* [Dataset entries]:
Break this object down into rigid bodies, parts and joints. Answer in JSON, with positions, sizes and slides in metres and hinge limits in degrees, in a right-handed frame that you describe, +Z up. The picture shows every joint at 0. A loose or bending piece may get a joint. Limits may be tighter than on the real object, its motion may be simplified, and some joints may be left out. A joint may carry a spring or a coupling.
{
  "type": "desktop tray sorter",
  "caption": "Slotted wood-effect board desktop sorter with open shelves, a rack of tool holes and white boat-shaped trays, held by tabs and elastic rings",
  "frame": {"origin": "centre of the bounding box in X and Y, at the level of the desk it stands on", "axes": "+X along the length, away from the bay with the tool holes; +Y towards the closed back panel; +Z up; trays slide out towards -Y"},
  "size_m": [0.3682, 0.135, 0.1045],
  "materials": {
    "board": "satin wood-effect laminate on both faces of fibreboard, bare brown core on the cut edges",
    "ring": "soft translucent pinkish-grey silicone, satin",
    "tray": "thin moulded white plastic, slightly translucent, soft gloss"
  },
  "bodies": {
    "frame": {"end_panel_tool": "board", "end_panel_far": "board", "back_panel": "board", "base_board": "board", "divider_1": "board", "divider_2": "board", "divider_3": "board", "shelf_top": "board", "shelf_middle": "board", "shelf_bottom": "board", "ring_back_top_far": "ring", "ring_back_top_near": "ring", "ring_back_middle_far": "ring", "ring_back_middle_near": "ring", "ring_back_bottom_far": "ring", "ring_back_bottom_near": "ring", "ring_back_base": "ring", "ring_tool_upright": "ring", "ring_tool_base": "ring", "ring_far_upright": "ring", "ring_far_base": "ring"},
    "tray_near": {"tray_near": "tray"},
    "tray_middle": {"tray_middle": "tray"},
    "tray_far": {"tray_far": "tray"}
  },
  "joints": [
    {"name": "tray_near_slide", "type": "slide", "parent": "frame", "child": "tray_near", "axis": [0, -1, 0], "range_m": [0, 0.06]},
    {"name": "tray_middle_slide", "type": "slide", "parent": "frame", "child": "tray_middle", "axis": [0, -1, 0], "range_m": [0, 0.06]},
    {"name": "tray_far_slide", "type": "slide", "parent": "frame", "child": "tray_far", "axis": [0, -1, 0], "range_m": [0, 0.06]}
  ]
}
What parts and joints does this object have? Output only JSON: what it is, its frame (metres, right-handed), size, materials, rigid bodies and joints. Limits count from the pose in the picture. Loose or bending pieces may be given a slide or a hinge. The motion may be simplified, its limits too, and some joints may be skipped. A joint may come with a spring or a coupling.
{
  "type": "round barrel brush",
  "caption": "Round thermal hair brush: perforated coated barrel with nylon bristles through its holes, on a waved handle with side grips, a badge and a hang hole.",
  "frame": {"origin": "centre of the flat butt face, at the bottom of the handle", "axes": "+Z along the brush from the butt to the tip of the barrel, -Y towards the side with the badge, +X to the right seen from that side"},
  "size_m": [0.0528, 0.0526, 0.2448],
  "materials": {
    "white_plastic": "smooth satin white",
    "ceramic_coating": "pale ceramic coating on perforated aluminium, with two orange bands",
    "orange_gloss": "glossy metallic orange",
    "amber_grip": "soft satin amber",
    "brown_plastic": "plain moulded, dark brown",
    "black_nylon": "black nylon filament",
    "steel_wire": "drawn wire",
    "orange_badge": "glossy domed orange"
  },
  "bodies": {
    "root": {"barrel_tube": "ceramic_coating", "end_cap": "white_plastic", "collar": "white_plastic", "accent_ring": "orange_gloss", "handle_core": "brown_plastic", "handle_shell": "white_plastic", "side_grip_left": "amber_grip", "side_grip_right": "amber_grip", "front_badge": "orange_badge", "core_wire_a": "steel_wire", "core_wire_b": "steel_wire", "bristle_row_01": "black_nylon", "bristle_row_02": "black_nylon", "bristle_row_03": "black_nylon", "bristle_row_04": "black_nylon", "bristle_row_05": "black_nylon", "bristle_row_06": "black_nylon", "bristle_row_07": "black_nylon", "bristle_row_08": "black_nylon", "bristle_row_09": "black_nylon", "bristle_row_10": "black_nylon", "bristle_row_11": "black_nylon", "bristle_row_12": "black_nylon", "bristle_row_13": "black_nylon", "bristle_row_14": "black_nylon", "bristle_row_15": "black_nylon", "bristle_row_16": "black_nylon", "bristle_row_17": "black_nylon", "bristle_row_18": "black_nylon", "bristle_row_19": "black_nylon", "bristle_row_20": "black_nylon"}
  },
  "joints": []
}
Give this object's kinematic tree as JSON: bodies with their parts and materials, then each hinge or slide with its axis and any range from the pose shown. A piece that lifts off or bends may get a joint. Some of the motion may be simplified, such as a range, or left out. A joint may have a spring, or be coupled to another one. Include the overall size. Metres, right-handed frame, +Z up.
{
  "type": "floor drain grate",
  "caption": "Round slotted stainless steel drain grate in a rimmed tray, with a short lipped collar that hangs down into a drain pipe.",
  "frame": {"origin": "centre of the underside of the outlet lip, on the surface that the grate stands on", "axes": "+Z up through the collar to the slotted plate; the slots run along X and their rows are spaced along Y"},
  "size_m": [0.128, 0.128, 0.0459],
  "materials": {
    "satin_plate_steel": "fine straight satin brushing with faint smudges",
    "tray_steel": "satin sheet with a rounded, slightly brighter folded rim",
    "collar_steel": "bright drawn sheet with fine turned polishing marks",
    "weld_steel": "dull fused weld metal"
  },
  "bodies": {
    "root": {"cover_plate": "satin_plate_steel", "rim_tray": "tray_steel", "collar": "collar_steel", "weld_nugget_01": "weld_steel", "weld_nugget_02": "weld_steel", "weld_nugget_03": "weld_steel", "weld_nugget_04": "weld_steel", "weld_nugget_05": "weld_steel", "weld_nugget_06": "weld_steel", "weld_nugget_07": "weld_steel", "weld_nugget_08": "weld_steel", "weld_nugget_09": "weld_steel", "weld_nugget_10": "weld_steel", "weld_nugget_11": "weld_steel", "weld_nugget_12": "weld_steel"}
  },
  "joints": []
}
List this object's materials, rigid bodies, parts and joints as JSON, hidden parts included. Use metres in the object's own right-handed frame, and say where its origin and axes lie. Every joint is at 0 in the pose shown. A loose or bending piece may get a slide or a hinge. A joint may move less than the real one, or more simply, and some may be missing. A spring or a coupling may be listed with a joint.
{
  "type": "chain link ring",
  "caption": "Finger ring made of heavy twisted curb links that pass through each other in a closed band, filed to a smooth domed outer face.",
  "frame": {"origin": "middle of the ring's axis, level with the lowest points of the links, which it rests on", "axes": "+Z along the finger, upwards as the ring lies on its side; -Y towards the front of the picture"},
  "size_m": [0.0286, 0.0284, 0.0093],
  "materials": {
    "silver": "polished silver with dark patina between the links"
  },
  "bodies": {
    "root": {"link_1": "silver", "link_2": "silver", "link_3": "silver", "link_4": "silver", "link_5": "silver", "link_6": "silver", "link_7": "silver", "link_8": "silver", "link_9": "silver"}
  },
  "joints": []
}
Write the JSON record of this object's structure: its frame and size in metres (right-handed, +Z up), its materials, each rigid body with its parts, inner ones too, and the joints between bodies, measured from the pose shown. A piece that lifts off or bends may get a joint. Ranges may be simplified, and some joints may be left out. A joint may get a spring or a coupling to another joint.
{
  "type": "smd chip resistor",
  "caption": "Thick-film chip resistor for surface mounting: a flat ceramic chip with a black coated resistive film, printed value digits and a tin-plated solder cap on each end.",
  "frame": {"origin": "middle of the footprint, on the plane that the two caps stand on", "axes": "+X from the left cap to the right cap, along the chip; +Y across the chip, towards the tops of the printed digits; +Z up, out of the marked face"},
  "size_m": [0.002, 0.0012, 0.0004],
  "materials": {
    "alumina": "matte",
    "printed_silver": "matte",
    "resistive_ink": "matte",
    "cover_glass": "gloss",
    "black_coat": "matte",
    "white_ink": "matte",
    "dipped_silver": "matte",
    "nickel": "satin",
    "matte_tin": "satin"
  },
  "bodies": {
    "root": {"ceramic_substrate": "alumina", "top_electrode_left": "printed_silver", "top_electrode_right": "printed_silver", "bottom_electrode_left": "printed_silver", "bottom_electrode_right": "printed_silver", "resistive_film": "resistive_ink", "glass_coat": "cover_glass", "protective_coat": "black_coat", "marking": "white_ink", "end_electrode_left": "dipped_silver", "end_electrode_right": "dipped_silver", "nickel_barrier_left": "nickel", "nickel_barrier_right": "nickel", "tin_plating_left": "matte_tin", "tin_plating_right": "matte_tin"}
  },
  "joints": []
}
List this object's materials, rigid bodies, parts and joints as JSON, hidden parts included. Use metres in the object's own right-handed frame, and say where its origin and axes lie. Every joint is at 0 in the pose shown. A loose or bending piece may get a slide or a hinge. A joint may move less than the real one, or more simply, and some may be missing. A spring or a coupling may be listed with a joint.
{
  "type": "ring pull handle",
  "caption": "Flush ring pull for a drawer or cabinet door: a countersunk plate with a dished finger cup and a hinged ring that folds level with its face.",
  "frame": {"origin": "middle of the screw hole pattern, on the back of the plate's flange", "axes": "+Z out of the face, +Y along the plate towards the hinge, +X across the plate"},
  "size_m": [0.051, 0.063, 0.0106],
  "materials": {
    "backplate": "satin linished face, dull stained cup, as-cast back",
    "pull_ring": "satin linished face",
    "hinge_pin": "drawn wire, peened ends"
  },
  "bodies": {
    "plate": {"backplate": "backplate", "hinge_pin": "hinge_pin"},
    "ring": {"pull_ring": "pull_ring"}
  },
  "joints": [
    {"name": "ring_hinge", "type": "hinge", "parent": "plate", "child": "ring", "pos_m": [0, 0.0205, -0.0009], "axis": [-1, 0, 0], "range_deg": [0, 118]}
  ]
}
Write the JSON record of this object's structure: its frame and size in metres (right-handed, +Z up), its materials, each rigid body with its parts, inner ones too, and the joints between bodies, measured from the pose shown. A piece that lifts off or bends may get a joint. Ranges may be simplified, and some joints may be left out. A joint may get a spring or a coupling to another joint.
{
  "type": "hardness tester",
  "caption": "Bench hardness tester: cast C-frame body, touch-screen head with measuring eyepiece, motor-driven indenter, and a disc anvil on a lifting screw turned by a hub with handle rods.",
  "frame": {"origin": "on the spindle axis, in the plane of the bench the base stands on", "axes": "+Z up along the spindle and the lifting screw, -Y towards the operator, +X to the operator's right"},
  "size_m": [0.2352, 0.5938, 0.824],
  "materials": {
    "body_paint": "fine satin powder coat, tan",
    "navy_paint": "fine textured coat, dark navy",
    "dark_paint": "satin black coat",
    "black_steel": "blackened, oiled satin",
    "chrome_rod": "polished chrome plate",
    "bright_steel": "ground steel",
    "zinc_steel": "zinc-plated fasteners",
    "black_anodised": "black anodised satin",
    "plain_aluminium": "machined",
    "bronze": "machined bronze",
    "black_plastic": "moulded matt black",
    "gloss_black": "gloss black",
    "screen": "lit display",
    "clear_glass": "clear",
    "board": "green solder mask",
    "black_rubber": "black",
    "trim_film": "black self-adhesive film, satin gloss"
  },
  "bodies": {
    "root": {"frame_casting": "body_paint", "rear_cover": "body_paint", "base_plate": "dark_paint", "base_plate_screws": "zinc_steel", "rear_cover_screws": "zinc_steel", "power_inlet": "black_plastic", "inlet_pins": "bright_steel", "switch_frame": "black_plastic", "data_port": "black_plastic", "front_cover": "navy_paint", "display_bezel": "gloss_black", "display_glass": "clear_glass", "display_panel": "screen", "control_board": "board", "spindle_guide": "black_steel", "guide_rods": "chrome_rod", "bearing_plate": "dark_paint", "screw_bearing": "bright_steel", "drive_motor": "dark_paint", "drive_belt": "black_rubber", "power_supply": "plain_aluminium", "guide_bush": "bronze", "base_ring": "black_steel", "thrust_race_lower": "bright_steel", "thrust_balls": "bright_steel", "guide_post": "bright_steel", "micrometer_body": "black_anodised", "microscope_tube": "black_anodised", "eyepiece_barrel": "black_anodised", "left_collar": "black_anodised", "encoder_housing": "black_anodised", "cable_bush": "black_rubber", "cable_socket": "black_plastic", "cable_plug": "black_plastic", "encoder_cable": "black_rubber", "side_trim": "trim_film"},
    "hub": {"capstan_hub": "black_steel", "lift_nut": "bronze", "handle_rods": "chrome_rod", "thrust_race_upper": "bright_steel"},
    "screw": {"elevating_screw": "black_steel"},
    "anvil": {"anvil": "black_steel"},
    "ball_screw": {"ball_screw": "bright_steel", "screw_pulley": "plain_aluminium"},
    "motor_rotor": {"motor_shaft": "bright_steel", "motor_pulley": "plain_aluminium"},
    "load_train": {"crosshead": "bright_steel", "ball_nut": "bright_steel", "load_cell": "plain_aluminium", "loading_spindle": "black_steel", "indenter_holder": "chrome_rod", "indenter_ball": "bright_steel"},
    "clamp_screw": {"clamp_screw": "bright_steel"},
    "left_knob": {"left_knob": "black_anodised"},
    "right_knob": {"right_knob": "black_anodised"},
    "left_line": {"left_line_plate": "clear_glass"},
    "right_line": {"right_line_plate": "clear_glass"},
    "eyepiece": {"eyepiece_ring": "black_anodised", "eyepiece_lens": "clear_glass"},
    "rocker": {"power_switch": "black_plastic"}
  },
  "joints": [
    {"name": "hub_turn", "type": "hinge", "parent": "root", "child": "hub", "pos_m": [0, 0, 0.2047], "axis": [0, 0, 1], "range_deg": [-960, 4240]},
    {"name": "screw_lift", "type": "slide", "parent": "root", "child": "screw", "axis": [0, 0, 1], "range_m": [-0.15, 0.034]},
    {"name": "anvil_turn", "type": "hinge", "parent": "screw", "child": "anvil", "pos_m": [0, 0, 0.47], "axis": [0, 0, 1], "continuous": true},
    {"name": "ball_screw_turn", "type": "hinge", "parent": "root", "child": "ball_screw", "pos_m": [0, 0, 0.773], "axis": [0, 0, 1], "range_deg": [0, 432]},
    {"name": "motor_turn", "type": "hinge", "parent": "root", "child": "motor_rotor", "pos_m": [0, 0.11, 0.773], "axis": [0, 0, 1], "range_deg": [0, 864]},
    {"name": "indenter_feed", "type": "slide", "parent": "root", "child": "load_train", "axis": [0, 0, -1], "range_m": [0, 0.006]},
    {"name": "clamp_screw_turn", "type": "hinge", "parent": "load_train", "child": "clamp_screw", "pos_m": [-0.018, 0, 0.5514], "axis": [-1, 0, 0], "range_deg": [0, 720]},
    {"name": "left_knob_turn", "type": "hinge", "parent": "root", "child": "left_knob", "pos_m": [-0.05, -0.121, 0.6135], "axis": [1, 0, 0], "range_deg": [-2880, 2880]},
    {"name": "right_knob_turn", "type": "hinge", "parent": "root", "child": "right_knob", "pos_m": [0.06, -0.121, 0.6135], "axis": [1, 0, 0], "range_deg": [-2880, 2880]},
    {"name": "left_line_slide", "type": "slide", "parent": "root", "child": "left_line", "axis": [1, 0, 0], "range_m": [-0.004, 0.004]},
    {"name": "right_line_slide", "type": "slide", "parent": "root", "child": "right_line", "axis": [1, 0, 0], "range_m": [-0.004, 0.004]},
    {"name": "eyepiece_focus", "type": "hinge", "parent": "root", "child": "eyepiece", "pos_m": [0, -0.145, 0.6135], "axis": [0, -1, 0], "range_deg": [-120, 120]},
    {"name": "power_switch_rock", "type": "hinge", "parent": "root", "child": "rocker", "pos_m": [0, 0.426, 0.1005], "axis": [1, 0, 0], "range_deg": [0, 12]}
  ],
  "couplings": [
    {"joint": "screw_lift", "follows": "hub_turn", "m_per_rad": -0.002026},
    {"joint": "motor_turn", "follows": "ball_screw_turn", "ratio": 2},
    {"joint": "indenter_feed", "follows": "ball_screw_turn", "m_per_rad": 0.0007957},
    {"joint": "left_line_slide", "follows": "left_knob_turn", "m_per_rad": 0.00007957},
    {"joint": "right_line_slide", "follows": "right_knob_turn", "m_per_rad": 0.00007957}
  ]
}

* [Work to complete]: Look through the material above and pick out each line holding the word "down".

* [Full solution]:
Break this object down into rigid bodies, parts and joints. Answer in JSON, with positions, sizes and slides in metres and hinge limits in degrees, in a right-handed frame that you describe, +Z up. The picture shows every joint at 0. A loose or bending piece may get a joint. Limits may be tighter than on the real object, its motion may be simplified, and some joints may be left out. A joint may carry a spring or a coupling.
  "caption": "Round slotted stainless steel drain grate in a rimmed tray, with a short lipped collar that hangs down into a drain pipe.",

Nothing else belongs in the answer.